Perhaps it is these impulsive transitions between precise and isolate images that make Craig’s poetry so uncanny, so distinct from the pastoral normalcy from which it draws its inspiration. But then, there is nothing safe about the territory of these poems, bucolic and anti-academic though it is; here turkeys are evil, tortoises are vandals, God is a simpleton and Pinocchio a pervert. Longtime readers of Craig will find resonances with his previous books—another person being “dragged by an ankle through town;” another study of ants—but Talkativeness is more threatening, more laced with cynicism and grotesquerie than its three forerunners. Opening with an ode to a bullet (which appears both to have been fired and to have made contact), these poems move through litanies of objects and animals that, though initially familiar and innocuous, turn ominous under Craig’s exacting gaze. (“My watch feels like a small corpse on my wrist tonight,” he writes in “Wild for the Lord;” “Is the piccolo an instrument of dread?” he asks in “My Whereabouts.”) So disquieted are we by the sudden malignance of our own homes and possessions that, when confronted with something sad or beautiful or funny—the poet’s mourning for his father in “The Trench Coat,” the lustrous quality of snow in “Winter,” a gentleman burping in “Curriculum Vitae”—we feel it doubly, bodily.

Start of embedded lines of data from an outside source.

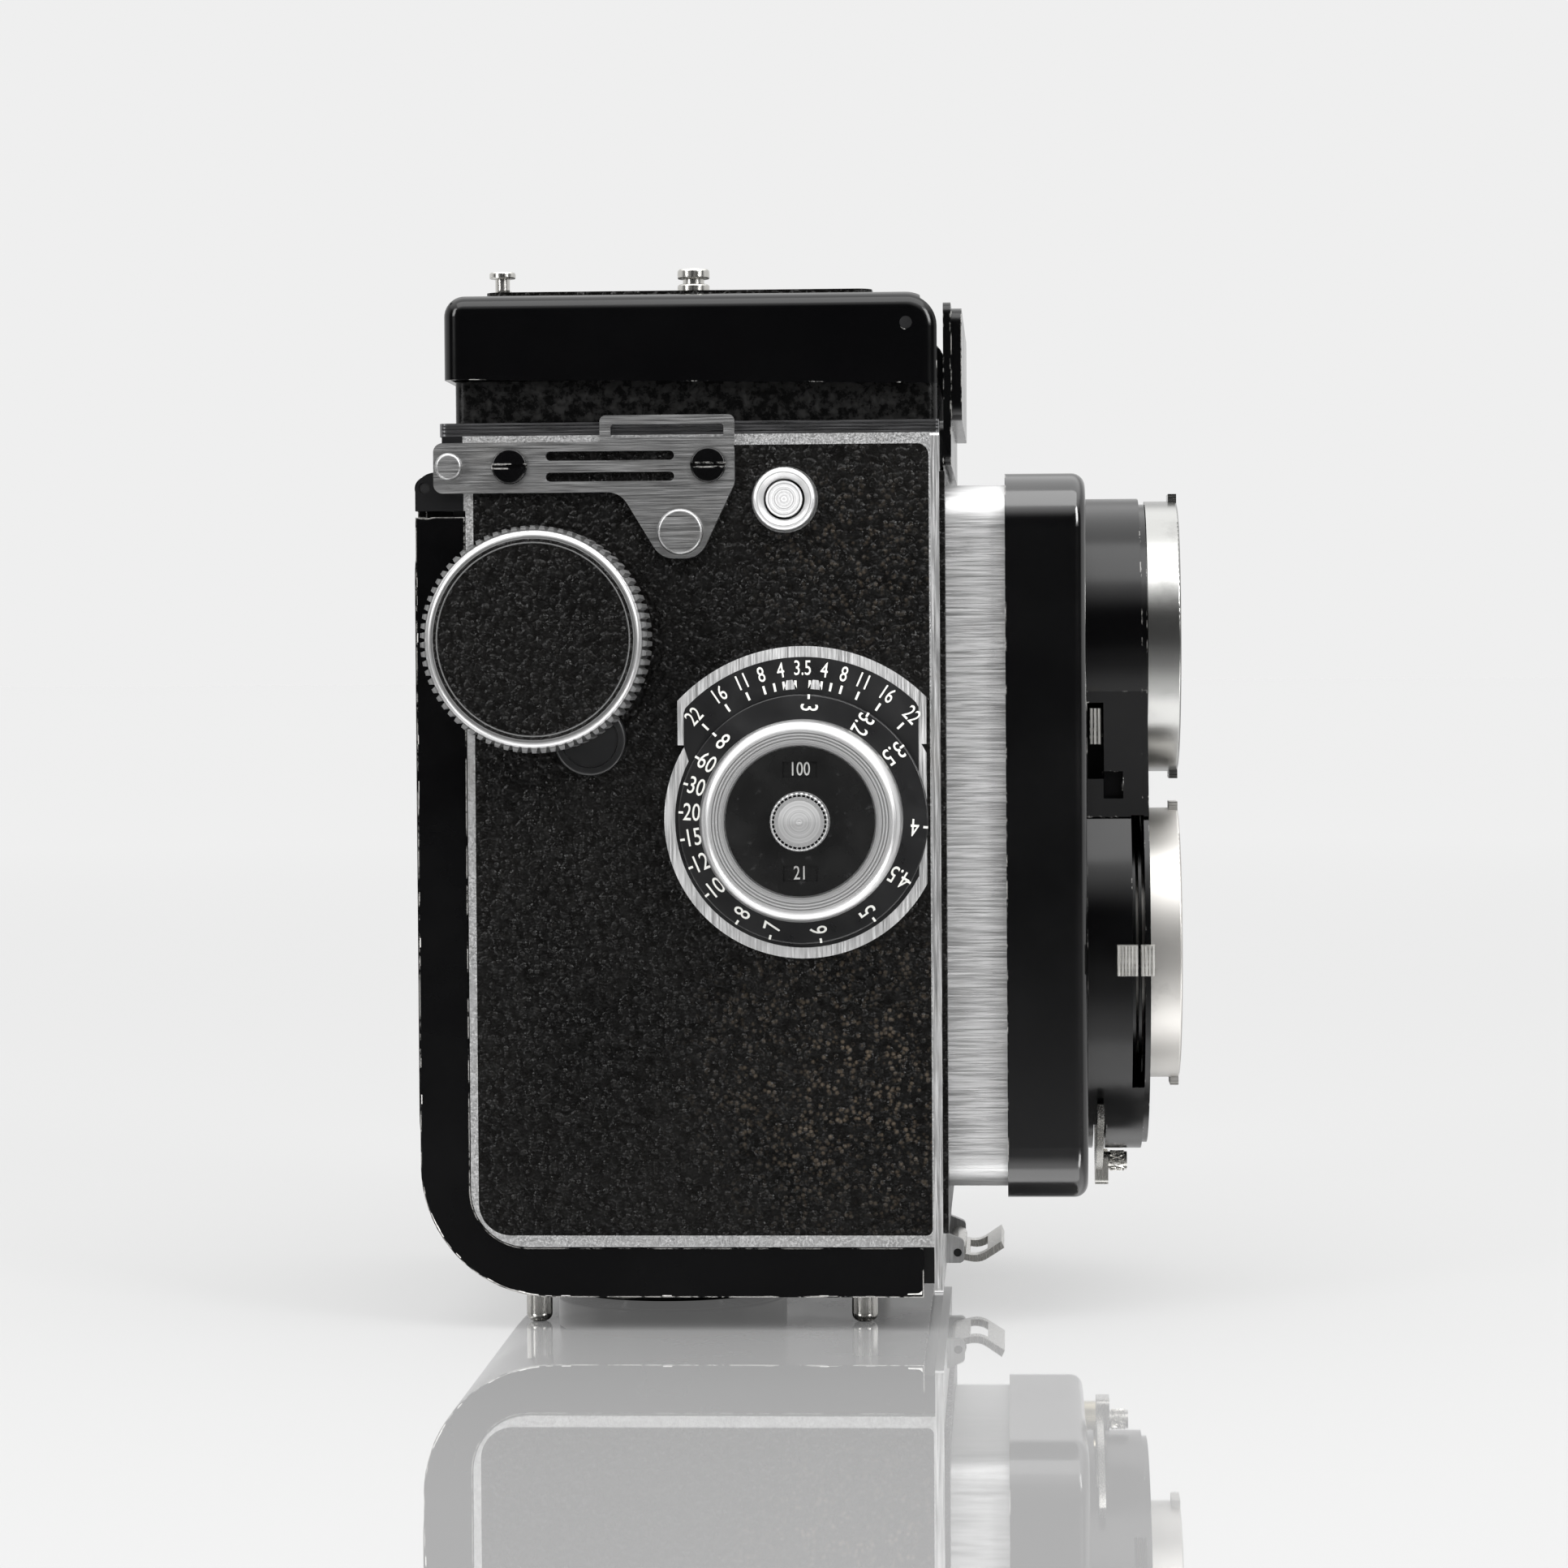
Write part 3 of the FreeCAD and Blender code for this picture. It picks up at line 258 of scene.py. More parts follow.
def brushed(name, colour, along, rough=0.3, stain=0.15, metal=1.0, grain=0.12, black=None):
    """Metal with fine brush lines along one axis, a few duller stains and, if asked, a painted part."""
    m = Nodes(name, rough, metal)
    scale = [5200.0, 5200.0, 5200.0]
    scale["XYZ".index(along)] = 140.0
    lines = m.noise(1.0, 4, 0.6, at=m.stretched(scale))
    blot = m.noise(120, 6, 0.65)
    light = tuple(min(1.0, c * 1.14) for c in colour)
    dark = tuple(c * 0.8 for c in colour)
    base = m.ramp(lines, (0.3, dark), (0.7, light))
    tint = (colour[0] * 0.62, colour[1] * 0.57, colour[2] * 0.5)
    base = m.mix(m.math("MULTIPLY", m.ramp(blot, (0.55, 0.0), (0.75, 1.0)), stain), base, tint)
    finish = m.ramp(lines, (0.3, rough * 0.75), (0.7, rough * 1.35))
    if black:
        paint = black(m)
        base = m.mix(paint, base, (0.004, 0.004, 0.0045))
        finish = m.mix(paint, finish, (0.3, 0.3, 0.3))
        m.link(m.math("SUBTRACT", 1.0, paint), m.bsdf.inputs["Metallic"])
    m.colour(base)
    m.roughness(finish)
    m.bump(lines, grain, 0.00003)
    return m.mat


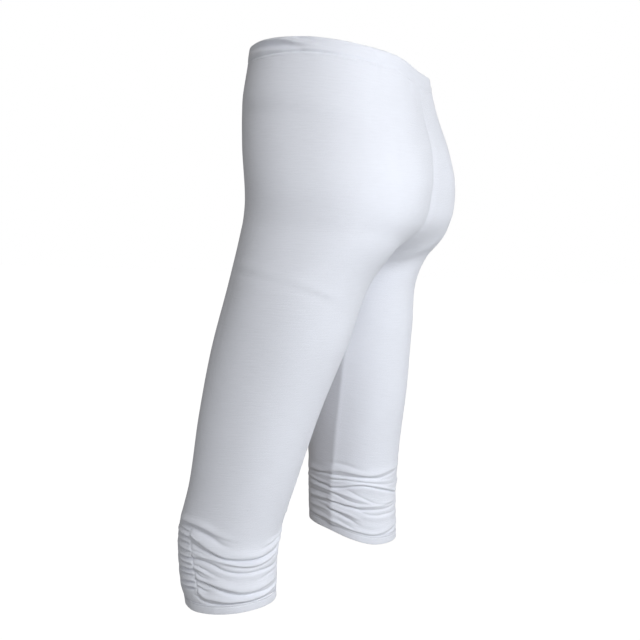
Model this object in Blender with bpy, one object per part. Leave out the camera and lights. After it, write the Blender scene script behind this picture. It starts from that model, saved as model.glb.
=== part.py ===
"""White jersey capri leggings, filled out as worn, with nobody in them.

Metres, +Z up. The front faces -Y and the wearer's left side is at +X. The origin is the middle of
the waist opening. Two leg panels meet at the centre front and the centre back, a turned waist casing
closes the top, and a turned hem ends each leg below a zone that is gathered at its outer side.
"""
from collections import namedtuple
from math import pi

import bmesh
import bpy
import numpy as np

# Wall, seams and bands
WALL = 0.0016
SEAM_GAP = 0.0003
CASING_HEIGHT = 0.019
HEM_HEIGHT = 0.010
GATHER_HEIGHT = 0.114

# How the rows of points tilt: parts of the length that follow the waist's rim and the hem
RIM_REACH = 0.22
HEM_LEVEL = 0.20
HEM_REACH = 0.35

# Roundness of the sections and of the places where they join
TORSO_POWER = 2.3
LEG_POWER = 2.1
LEG_BLEND = 0.022
TORSO_BLEND = 0.045
TORSO_FALL = 1.0

# Length below the crotch over which the inseam swings round to the leg's inner side
INSEAM_SWING = 0.30

# Fineness of the solids
PANEL_COLUMNS = 30
ROWS_ABOVE_CROTCH = 17
ROWS_BELOW_CROTCH = 12
ROW_CROWDING = 2.0
CROTCH_CROWDING = 0.6
CROTCH_REACH = 0.07

# How the surface is found: search steps, farthest reach, reach of a slope, and a length near nothing
BISECTIONS = 26
DENSE_COLUMNS = 160
FAR = 0.25
SLOPE_REACH = 0.0005
TINY = 1e-6

# Where the crotch is looked for: range of y and its number of places, then range of z
CROTCH_SEARCH_Y = (-0.06, 0.08)
CROTCH_SEARCH_PLACES = 281
CROTCH_SEARCH_Z = (-0.34, -0.12)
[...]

These formal maneuvers—minimalist exposition, paratactic imagery, and poetic turns that defer narrative closure—combined with Craig’s deadpan delivery and eye for fragile, arresting imagery, achieve much the same effect as do Ozu’s stylistic hallmarks. Both artists’ work is surreal and familiar, cosmopolitan and working-class, funny and bitingly sad; both compel us to look again at those experiences we usually dismiss as mundane and un-special. If Ozu’s films present “an image of man in [the twentieth] century,” Craig’s poems offer a reflection of the twenty-first: a time when private moments are increasingly curated for public exposure and the premium once placed on the “relevance” of public communications (referred to in the epigraph and invoked throughout the book) now rewards their immediacy and incendiarism. If these poems are sometimes sinister, it is because they seek to convey the exigency of attending consciously to our workaday lives, and of finding there the novelty, grandiosity, and thrill we so chronically seek elsewhere. And while Ozu’s minimalism straddles the divide between urban modernity and pastoral traditionalism, Craig’s reconciles the public with the private, and the virtual space of dreams and the media with the material reality of our own rooms, our own furniture.
Above all, Talkativeness reminds us that the stuff of everyday life is always perversely lovely, luminously creepy, and worthy of attention. If we glance up from our daily path—if we let our lenses rest at length upon a face or renounce the foreground’s action for the shifting light beyond—the vicissitudes that might ensue will be, if not altogether welcome, always refreshingly bizarre. Craig unsettles as he entertains, and his gift to us lies in this unsettling. As he writes in the penultimate poem, “This time when I say / ‘dear reader,’ I mean it.”
 Let’s assume Wenders meant by “man” individuals of all genders.